Unification: It unifies the geometric analysis of Lorentzian and Riemannian manifolds in the context of equivariant index theory, showing that the topological nature of the index persists even in hyperbolic settings.
Physical Relevance: The setting (globally hyperbolic spacetimes with boundaries) is relevant to mathematical physics, particularly in the study of quantum field theory on curved spacetimes and the analysis of fermions in cosmological models with boundaries.

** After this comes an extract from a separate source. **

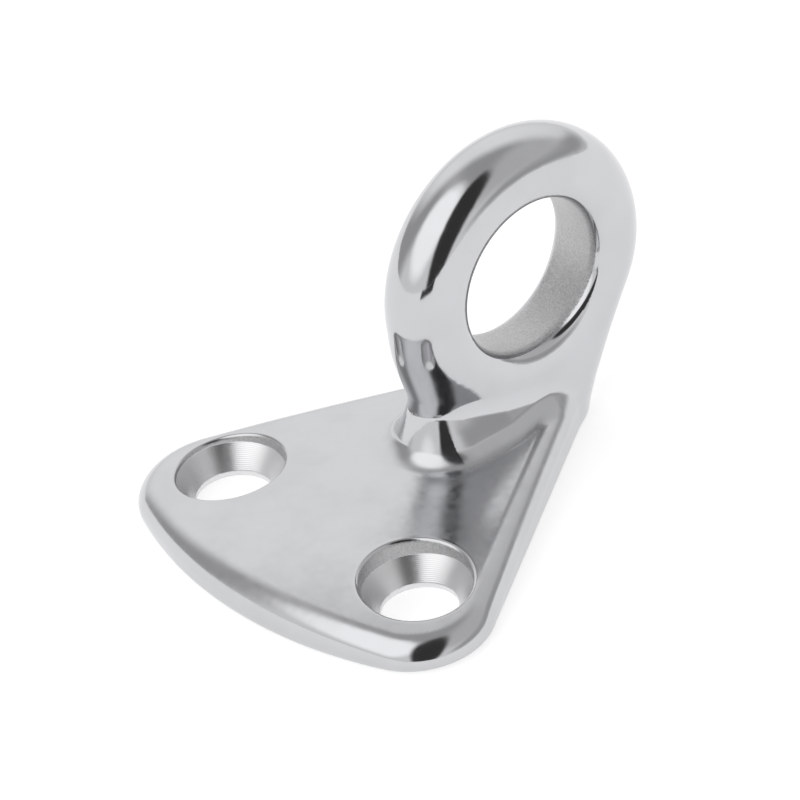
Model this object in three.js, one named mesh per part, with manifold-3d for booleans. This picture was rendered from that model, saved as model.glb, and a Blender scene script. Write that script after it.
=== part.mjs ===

Methodological Advancement: The reduction technique (decomposing into eigenspaces to handle equivariance) offers a versatile tool that can potentially be applied to other equivariant problems in global analysis where direct equivariant proofs are difficult.
Foundation for Future Work: The authors note that this framework can likely be extended to non-compact settings (with appropriate potentials), $Spin^c$ structures, and general Dirac-type operators, opening new avenues for research in Lorentzian geometry.

In summary, the paper successfully adapts the machinery of equivariant index theory to the Lorentzian setting, proving that the index is determined by local geometric data on the fixed-point set and boundary spectral data, exactly as in the Riemannian case, but achieved through a novel reduction to spectral flow.